C.I. C.I. never let go of this story. She was on it when it started and she regularly called out the lies and the silences. For nearly three years. She knows the case incredibly well and has the facts down pat. In part due to a friend who needed help researching Green for a movie but also because that's C.I. She did an amazing job. When no one was covering it, she was on it. This month and last, her coverage included reporting on an analyzing court filings up through the court orders for some witnesses on the prosecution's list. She walked you through the judge refusing to allow some of the more ludicrous lines of defense Green's attorneys wanted to make. That was reporting. And she's the only one who did that. No one else went through those court documents and reported on them. When she started doing that in April, she was hoping to build some interest in Abeer outside the TCI community. Thinking covering Green's ridiculous requests would peek interest. That really didn't happen. But she covered Abeer and when the trial started, she made sure Abeer was mentioned each trial day repeatedly to ensure Abeer wasn't forgotten.
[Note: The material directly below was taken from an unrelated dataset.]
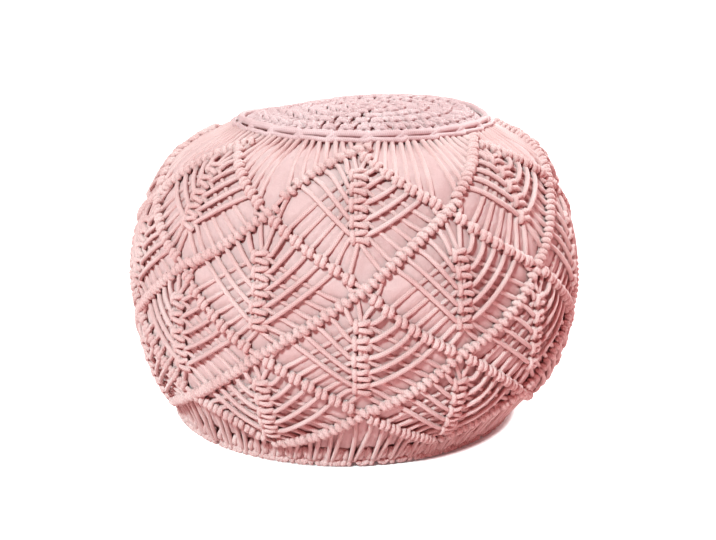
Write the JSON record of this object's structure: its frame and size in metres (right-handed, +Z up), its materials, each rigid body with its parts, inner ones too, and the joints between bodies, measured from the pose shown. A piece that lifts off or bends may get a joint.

Like Cedric and Wally, in "Steven D. Green convicted" and "THIS JUST IN! CONVICTED!," we'll emphasize Trina's remarks. Jody e-mailed asking about that and Wally's mother saw Trina's post, called Wally and asked if he and Cedric had finished their joint-post? When Wally said no, his mother asked him to consider including Trina's comments in it. Wally and Cedric read the above and realized that said it all.